19. Placing reliance upon a judgment delivered in the case of Union of India v. Sita Ram Jaiswal, reported in MANU/SC/0058/1976 : AIR 1977 SC 326, he argues that the claim of the appellant does not come under the purview of Section 70 of the Indian Contract Act, 1872 inasmuch as the appellant has acted in collusion with the subordinate officers and any verbal instruction, even if given by the respondent No. 8, is not binding upon the Zilla Parishad. The fact that the appellant did not complete the entire work would be explicit from the non-issuance of the completion certificate by the Zilla Parishad.

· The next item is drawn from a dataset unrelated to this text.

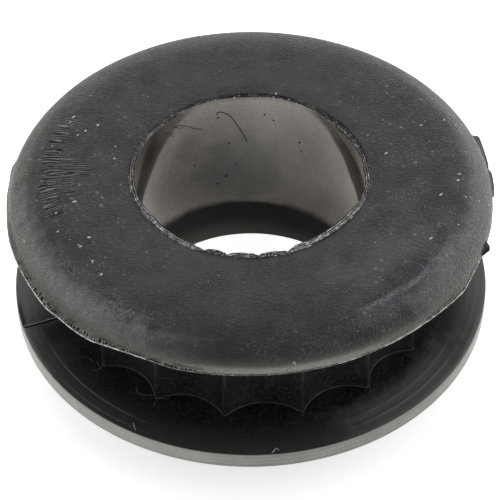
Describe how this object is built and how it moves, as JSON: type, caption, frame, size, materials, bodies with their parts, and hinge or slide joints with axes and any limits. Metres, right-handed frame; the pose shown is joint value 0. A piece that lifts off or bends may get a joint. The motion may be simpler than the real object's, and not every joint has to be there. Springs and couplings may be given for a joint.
{
  "type": "shifter cable bushing",
  "caption": "One-piece black rubber bushing with a broad rounded flange, a fluted waist in a groove, a thin flange over a tapered nose, and a plain bore.",
  "frame": {"origin": "centre of the flat end of the nose, which is the part's lowest face", "axes": "+Z along the bore from the nose to the upper flange; X and Y lie across the bore, with the middle of one flute 19.4 degrees past +X"},
  "size_m": [0.025, 0.025, 0.0109],
  "materials": {
    "rubber": "matte, glossy in the bore and on the lower flange"
  },
  "bodies": {
    "root": {"bushing": "rubber"}
  },
  "joints": []
}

20. Mr. Chatterjee further submits that the work under the tender was of an amount of Rs. 24,01,866/- and the amount claimed by the appellant for the alleged extra work is more than double of the amount for the work specified under the tender. Furthermore, the second part of the work relating to construction of Pucca Sech Nala was cancelled.
21. I have heard the learned advocates appearing for the respective parties and I have considered the materials on record.
22. The undisputed facts are that the Bankura Zilla Parishad invited tender from willing contractors by a notice dated 6th February, 2002 and the appellant submitted his tender quoting the rate at 26.62% below estimated cost of Rs. 33,33,200/- for the work towards re-excavation of Keliapathar Bara Bundh and of pucca Sech Nala. Upon emerging to be successful the appellant entered into a contract with the Bankura Zilla Parishad and the work order was issued by the competent authority on 22nd March, 2002 and in the midst thereof, the appellant deposited the security money and thereafter the appellant started the work under the tender and submitted the first R.A. Bill and on the basis of the same he was paid an amount of Rs. 5,47,204/-. Subsequent thereto, the appellant raised the second R/A final bill of an amount of Rs. 54,25,892/- including the extra work.
23. The appellant sought to establish his claim by placing reliance upon the following documents:
"a) Ext. 23 - Condition of Contract.
b) Ext. 25 - A Project Report.
c) Ext. 26 - Inspection Book.
d) Ext. 28 and 28/1 - Writing dated 27th March, 2002 at page No. 3 of Site Inspection Book.
e) Ext. 29 - Signature dated 27th March, 2002 in the Site Inspection Book belonging to the Assistant Engineer.
f) Ext. 30 - Writing pages 3 and 4 of the Site Inspection Book on 11th April, 2002.
g) Ext. 38 - Collective entry dated 2nd June, 2002 in the Log Book of Vehicle No. WB - 67/3145.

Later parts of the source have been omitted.